I was terrified of anyone disliking me.

Now I accept that some people simply won’t like me, and that’s fine.

My directness bothers people who prefer indirect communication.

My boundaries frustrate people who benefited from my previous lack of them.

My choices confuse people who would choose differently.

When you’ve mastered indifference, you’re willing to be actively disliked by some people rather than contorting yourself to be acceptable to everyone.

You recognize that being genuinely liked by people who appreciate your actual personality is better than being superficially liked by everyone for a performed version of yourself.

This doesn’t mean being needlessly offensive or dismissive of others.

It means accepting that authentic self-expression will naturally appeal to some people and repel others, and that’s how it should be.

7) You can receive compliments and criticism with equal equanimity

When you’re dependent on others’ opinions, both compliments and criticism have outsized impact.

Compliments feel like proof you’re doing well, criticism feels like evidence you’re failing.

Your sense of self rides these waves of external validation and judgment.

When you’ve developed genuine indifference, both land with similar weight, which is to say not much weight at all.

Someone compliments my writing and I appreciate it without needing it to validate my worth.

Someone criticizes my work and I consider it without it destroying my confidence.

Neither external opinion fundamentally changes how I feel about myself or my work because my sense of worth isn’t dependent on others’ assessments.

This equanimity is perhaps the clearest sign you’ve mastered indifference.
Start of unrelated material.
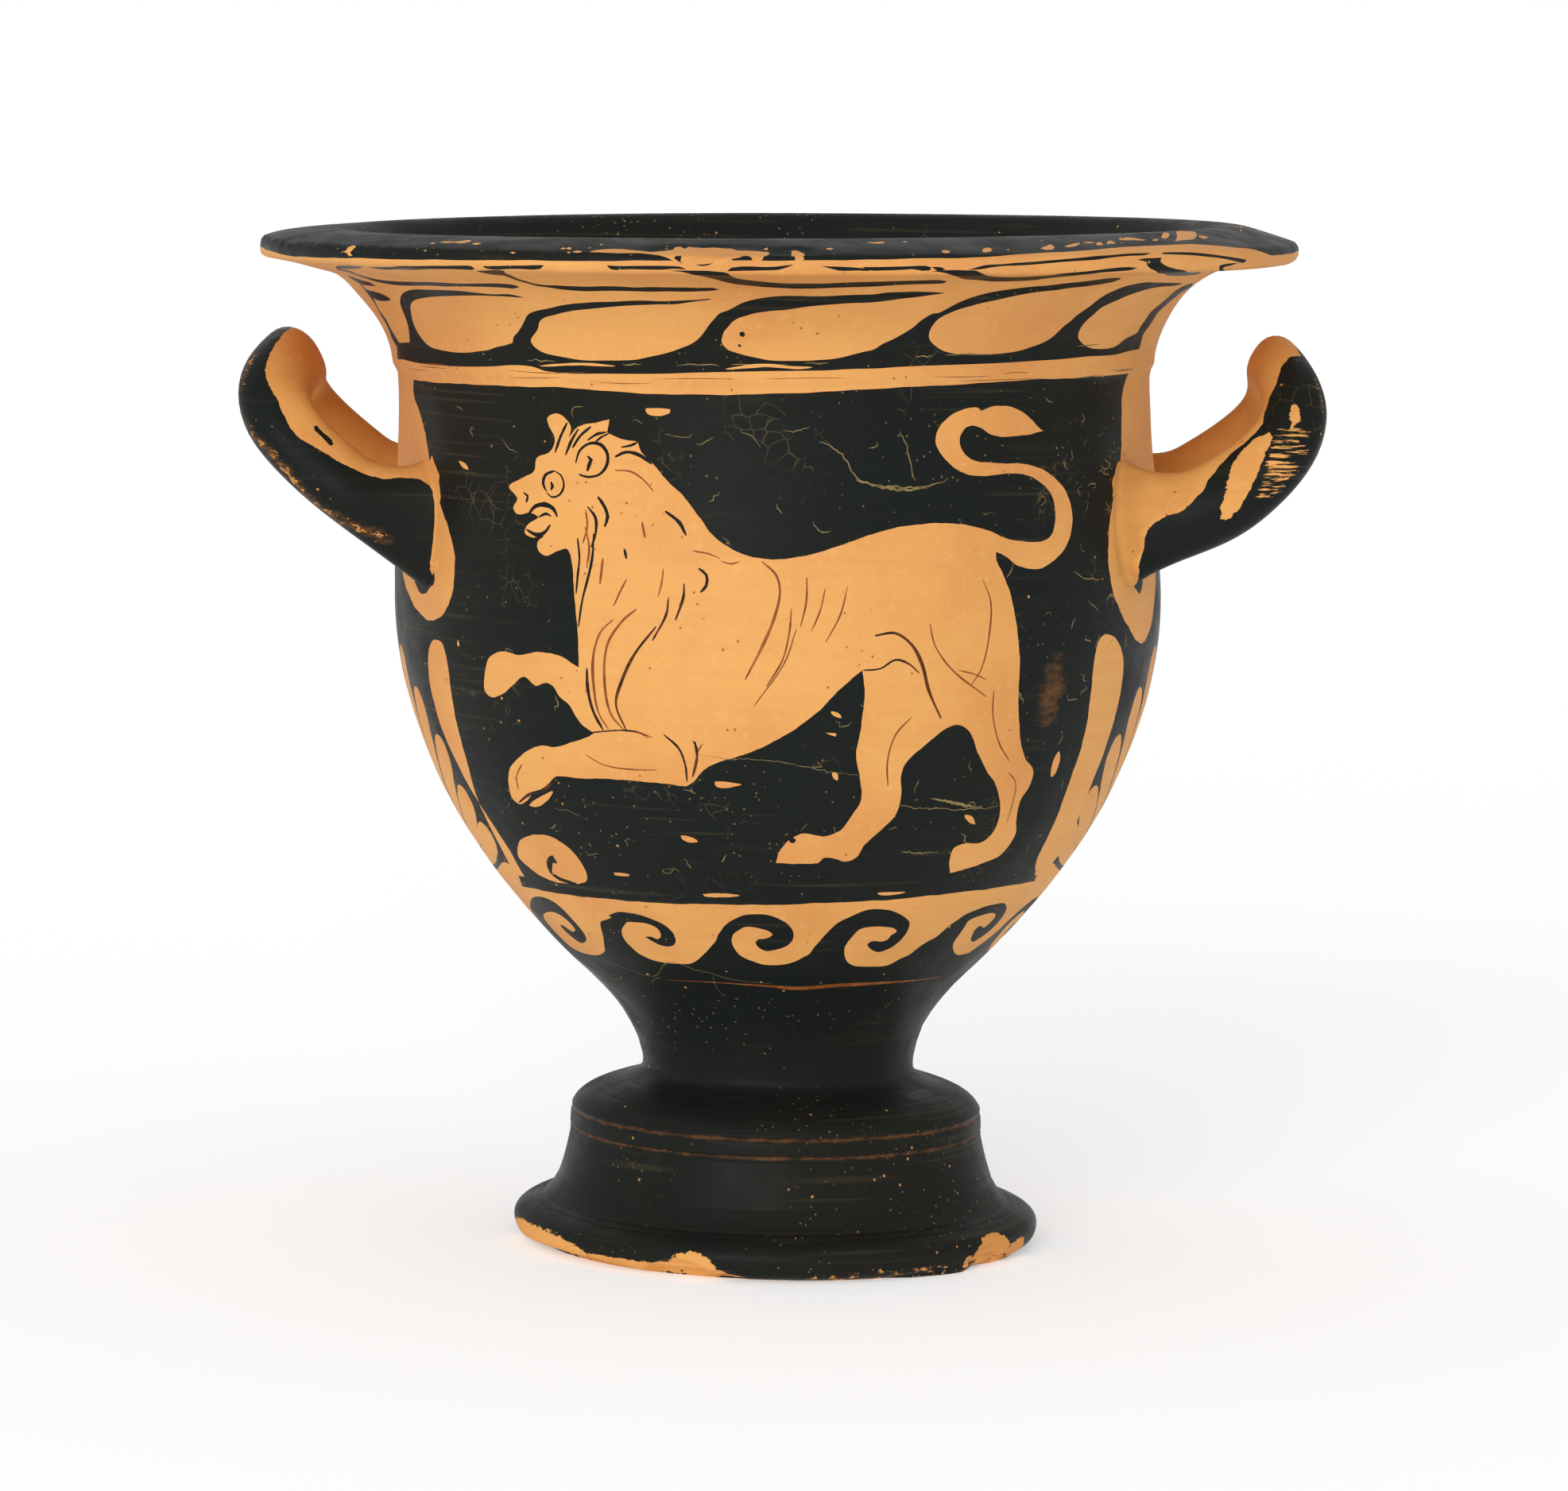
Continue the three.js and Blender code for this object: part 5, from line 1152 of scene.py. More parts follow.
# the foot: plain rings below the picture
u_ring = np.linspace(-U0, U0, NSEG + 1)
n_skin = len(UV)
foot_v = foot_rows[:-1]
grid = np.stack(np.meshgrid(foot_v, u_ring, indexing="ij"), -1)[..., ::-1].reshape(-1, 2)
row_index = [n_skin + k * (NSEG + 1) + np.arange(NSEG + 1) for k in range(len(foot_v))]
shared = np.nonzero((np.abs(UV[:, 1] - V_FOOT) < 1e-4) & (np.abs(UV[:, 0]) < U0 + 1e-3))[0]
shared = shared[np.argsort(UV[shared, 0])]
assert len(shared) == NSEG + 1, len(shared)
row_index.append(shared)
UV = np.vstack([UV, grid])
ft = []
for a_, b_ in zip(row_index[:-1], row_index[1:]):
    ft.append(np.stack([a_[:-1], a_[1:], b_[1:]], 1))
    ft.append(np.stack([a_[:-1], b_[1:], b_[:-1]], 1))
ft = np.vstack(ft)
TRI = np.vstack([TRI, ft])
MAT = np.concatenate([MAT, np.full(len(ft), GLOSS)])
# close the seam at the back
eps = 1e-3
left = np.nonzero(np.abs(UV[:, 0] + U0) < eps)[0]
right = np.nonzero(np.abs(UV[:, 0] - U0) < eps)[0]
left = left[np.argsort(UV[left, 1])]
right = right[np.argsort(UV[right, 1])]
weld = np.arange(len(UV))
for r_ in right:
    k = np.argmin(np.abs(UV[left, 1] - UV[r_, 1]))
    if abs(UV[left[k], 1] - UV[r_, 1]) < 0.02:
        weld[r_] = left[k]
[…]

You’re neither addicted to praise nor devastated by criticism because you’ve developed an internal sense of self that doesn’t require constant external calibration.

Final thoughts

If you’re still working toward this, know that every small act of choosing authenticity over approval builds the capacity for genuine indifference.

It gets easier each time you make a choice that feels right to you regardless of others’ opinions.

Which of these signs do you recognize in yourself, and which are you still working toward?